Doing the test above have to do 4611686018427387904 to reach from 2**62 to 2**63.
So this a little bit big for iteration, so we better calculate it and try
to make assumptions.

So let's try 2**63-1:
len(Foo(2**63-1))
Output:
9223372036854775807
From where does this number come from?

import sys
len(Foo(2**63-1)) == sys.maxsize
Output:
True
Now you can understand why they have not implemented __len__.
It's senseless to implement something, where you know from the beginning on,
that IPv6-Adresses have 128 Bit, which is a much bigger number as 2**63-1.

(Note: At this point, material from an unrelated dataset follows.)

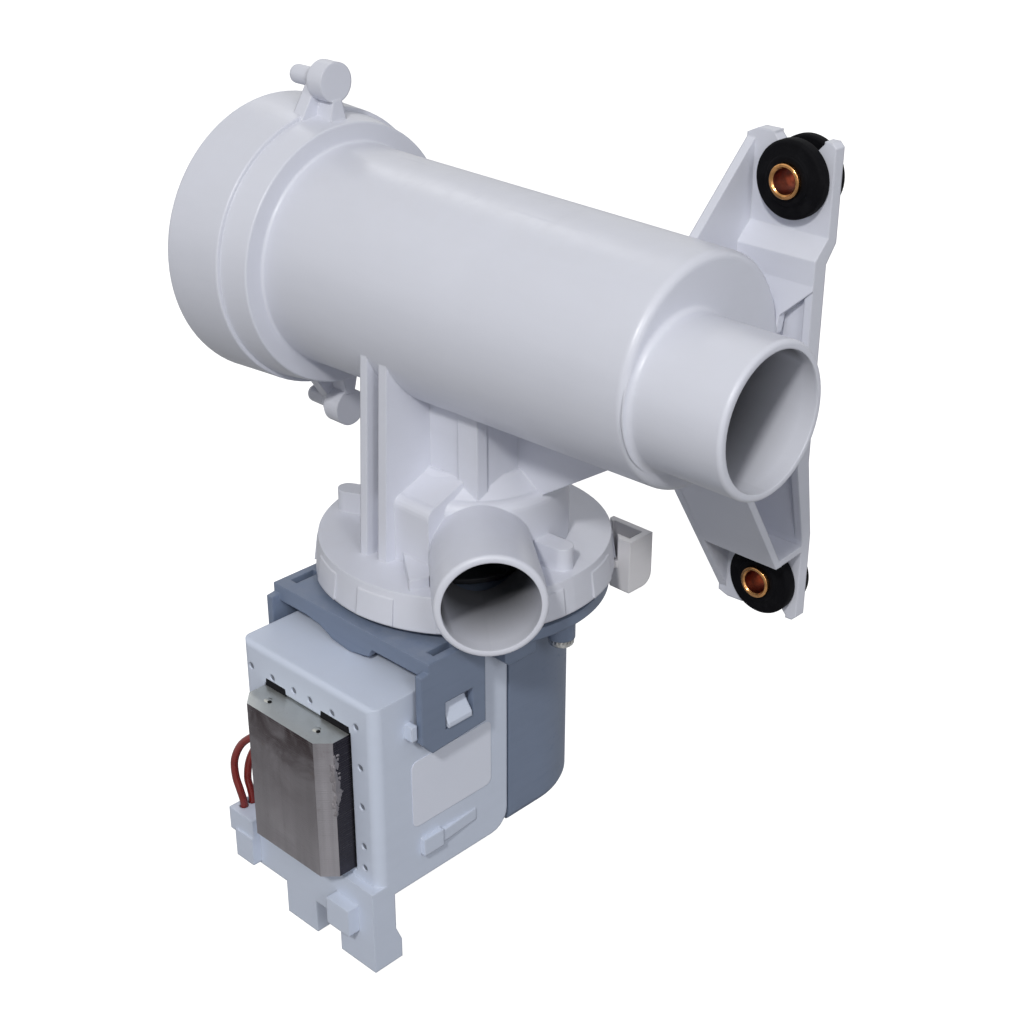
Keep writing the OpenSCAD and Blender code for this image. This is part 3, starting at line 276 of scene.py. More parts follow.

By the way, the iteration is still running. This approach was thought too simple :-D

I did not know this fact, that len() has an upper limit and I guess it comes from the implementation and can depend on architecture (32/64 bit).
Guessing: Maybe it comes from the limitation of addressing memory. The limit on 64 bit systems are usually 64 bit.
Some 32 bit CPUs can address more than 32 bit with PAE if they have more than 32 physical lines connected to memory for addressing.
Maybe you can look from where this limitation comes exactly and why.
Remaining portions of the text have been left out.